* _Raw records_
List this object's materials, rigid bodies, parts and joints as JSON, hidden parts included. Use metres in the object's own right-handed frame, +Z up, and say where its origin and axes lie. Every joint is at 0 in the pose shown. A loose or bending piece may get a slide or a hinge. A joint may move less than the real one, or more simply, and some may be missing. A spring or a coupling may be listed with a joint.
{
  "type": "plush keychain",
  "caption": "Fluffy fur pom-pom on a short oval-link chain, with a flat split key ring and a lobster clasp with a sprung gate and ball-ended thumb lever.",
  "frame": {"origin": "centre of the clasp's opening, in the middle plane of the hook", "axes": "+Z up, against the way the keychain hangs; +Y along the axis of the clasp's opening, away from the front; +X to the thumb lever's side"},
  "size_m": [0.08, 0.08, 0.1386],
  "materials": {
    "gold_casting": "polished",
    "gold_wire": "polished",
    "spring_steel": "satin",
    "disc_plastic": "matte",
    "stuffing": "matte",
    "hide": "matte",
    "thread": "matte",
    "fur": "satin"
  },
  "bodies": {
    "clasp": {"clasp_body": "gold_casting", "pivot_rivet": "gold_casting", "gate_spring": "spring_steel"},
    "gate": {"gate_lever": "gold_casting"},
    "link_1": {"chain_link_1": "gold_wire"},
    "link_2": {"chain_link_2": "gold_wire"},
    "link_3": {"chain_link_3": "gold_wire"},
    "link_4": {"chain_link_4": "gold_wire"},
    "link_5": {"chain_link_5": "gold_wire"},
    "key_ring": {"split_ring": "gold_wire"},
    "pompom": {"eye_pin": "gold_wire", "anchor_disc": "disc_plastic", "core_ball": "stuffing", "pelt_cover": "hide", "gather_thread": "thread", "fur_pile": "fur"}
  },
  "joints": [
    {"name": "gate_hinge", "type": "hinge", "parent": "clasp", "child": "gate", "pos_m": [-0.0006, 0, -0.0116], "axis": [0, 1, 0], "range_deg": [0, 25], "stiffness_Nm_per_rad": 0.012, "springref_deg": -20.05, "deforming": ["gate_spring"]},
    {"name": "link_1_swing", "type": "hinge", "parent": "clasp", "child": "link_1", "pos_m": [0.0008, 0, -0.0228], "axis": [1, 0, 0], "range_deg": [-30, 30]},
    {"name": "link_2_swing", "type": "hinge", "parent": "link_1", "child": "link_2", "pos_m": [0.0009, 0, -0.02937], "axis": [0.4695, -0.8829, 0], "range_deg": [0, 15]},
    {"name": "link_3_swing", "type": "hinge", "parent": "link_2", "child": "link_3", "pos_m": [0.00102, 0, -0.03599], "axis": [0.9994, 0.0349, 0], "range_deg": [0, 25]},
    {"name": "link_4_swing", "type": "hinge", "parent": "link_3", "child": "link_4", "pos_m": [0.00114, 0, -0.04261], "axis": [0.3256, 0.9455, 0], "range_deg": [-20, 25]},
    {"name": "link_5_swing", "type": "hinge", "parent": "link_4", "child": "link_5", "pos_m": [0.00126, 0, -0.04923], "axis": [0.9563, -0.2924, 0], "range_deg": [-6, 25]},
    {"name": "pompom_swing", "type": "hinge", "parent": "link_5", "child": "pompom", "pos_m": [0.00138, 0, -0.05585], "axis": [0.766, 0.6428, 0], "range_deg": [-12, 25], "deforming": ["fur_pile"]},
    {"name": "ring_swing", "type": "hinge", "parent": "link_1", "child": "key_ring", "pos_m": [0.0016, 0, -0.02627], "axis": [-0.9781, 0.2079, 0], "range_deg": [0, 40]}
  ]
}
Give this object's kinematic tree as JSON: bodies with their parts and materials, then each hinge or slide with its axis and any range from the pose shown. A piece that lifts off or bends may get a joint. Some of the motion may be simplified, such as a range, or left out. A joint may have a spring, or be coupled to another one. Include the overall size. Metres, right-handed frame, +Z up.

* _Exercise_
Return all of the entries word for word.

* _Complete answer_
List this object's materials, rigid bodies, parts and joints as JSON, hidden parts included. Use metres in the object's own right-handed frame, +Z up, and say where its origin and axes lie. Every joint is at 0 in the pose shown. A loose or bending piece may get a slide or a hinge. A joint may move less than the real one, or more simply, and some may be missing. A spring or a coupling may be listed with a joint.
{
  "type": "plush keychain",
  "caption": "Fluffy fur pom-pom on a short oval-link chain, with a flat split key ring and a lobster clasp with a sprung gate and ball-ended thumb lever.",
  "frame": {"origin": "centre of the clasp's opening, in the middle plane of the hook", "axes": "+Z up, against the way the keychain hangs; +Y along the axis of the clasp's opening, away from the front; +X to the thumb lever's side"},
  "size_m": [0.08, 0.08, 0.1386],
  "materials": {
    "gold_casting": "polished",
    "gold_wire": "polished",
    "spring_steel": "satin",
    "disc_plastic": "matte",
    "stuffing": "matte",
    "hide": "matte",
    "thread": "matte",
    "fur": "satin"
  },
  "bodies": {
    "clasp": {"clasp_body": "gold_casting", "pivot_rivet": "gold_casting", "gate_spring": "spring_steel"},
    "gate": {"gate_lever": "gold_casting"},
    "link_1": {"chain_link_1": "gold_wire"},
    "link_2": {"chain_link_2": "gold_wire"},
    "link_3": {"chain_link_3": "gold_wire"},
    "link_4": {"chain_link_4": "gold_wire"},
    "link_5": {"chain_link_5": "gold_wire"},
    "key_ring": {"split_ring": "gold_wire"},
    "pompom": {"eye_pin": "gold_wire", "anchor_disc": "disc_plastic", "core_ball": "stuffing", "pelt_cover": "hide", "gather_thread": "thread", "fur_pile": "fur"}
  },
  "joints": [
    {"name": "gate_hinge", "type": "hinge", "parent": "clasp", "child": "gate", "pos_m": [-0.0006, 0, -0.0116], "axis": [0, 1, 0], "range_deg": [0, 25], "stiffness_Nm_per_rad": 0.012, "springref_deg": -20.05, "deforming": ["gate_spring"]},
    {"name": "link_1_swing", "type": "hinge", "parent": "clasp", "child": "link_1", "pos_m": [0.0008, 0, -0.0228], "axis": [1, 0, 0], "range_deg": [-30, 30]},
    {"name": "link_2_swing", "type": "hinge", "parent": "link_1", "child": "link_2", "pos_m": [0.0009, 0, -0.02937], "axis": [0.4695, -0.8829, 0], "range_deg": [0, 15]},
    {"name": "link_3_swing", "type": "hinge", "parent": "link_2", "child": "link_3", "pos_m": [0.00102, 0, -0.03599], "axis": [0.9994, 0.0349, 0], "range_deg": [0, 25]},
    {"name": "link_4_swing", "type": "hinge", "parent": "link_3", "child": "link_4", "pos_m": [0.00114, 0, -0.04261], "axis": [0.3256, 0.9455, 0], "range_deg": [-20, 25]},
    {"name": "link_5_swing", "type": "hinge", "parent": "link_4", "child": "link_5", "pos_m": [0.00126, 0, -0.04923], "axis": [0.9563, -0.2924, 0], "range_deg": [-6, 25]},
    {"name": "pompom_swing", "type": "hinge", "parent": "link_5", "child": "pompom", "pos_m": [0.00138, 0, -0.05585], "axis": [0.766, 0.6428, 0], "range_deg": [-12, 25], "deforming": ["fur_pile"]},
    {"name": "ring_swing", "type": "hinge", "parent": "link_1", "child": "key_ring", "pos_m": [0.0016, 0, -0.02627], "axis": [-0.9781, 0.2079, 0], "range_deg": [0, 40]}
  ]
}
Give this object's kinematic tree as JSON: bodies with their parts and materials, then each hinge or slide with its axis and any range from the pose shown. A piece that lifts off or bends may get a joint. Some of the motion may be simplified, such as a range, or left out. A joint may have a spring, or be coupled to another one. Include the overall size. Metres, right-handed frame, +Z up.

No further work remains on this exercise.